Glad You Were Not Here
There is actually a small travel industry catering to the expat community. There are also books written by foreigners on what to see and do in Saudi Arabia, although the selection seem rather limited. Since I, a non-Muslim, am forbidden to set my eyes on the Holy City, I will have to settle for a postcard of the Holy Mosque there. I suppose as long as there are people like me who would buy these postcards, there would be people who would print them. "Wish you were here" is often written on a postcard. Somehow, I wanted to write "Glad you were not here" on mine. You are better off somewhere else.
Mr. Terry
People are addressed fairly casually by their first names at the client. However, sometimes they’d throw in the title, especially in meetings. I was addressed as Mr. Terry once, which sounded a bit odd, I must say.
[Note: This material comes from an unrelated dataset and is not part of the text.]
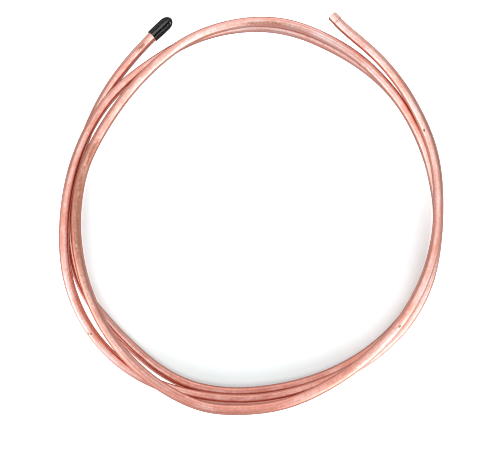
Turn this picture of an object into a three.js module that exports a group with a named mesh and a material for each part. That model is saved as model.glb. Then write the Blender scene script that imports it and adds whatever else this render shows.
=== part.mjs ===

Odder yet is how the chairman is addressed. The norm is Mr. Chairman, but once in a while he may be addressed as Your Excellency, as Carlos reported. I do not wish for such honor, but why wasn’t I Dr. Terry like Markus and Michael had been called occasionally. It must be that they had Dr. on their business cards. Mr. Terry? Gimme a break. Around here the title of engineer seems to be of some value as it is printed on business cards, but the title of doctor seems better yet. Since I had run out of my very small supply of business cards, I decided to print some cards myself. The box of card stock should tie me over nicely until our office is ready and we have some cards printed with the Arabic version on the back.
Errata
What I thought was an Indian restaurant we went to in "Elbonia" is supposedly a Saudi restaurant according to Srinivasan. Well, it was just grilled chicken on long-grained rice. Could have been anything.
The number of British and American expats should be in the hundred thousand range, Michael said. Don’t know if this number is any more accurate than what I quoted in "Elbonia".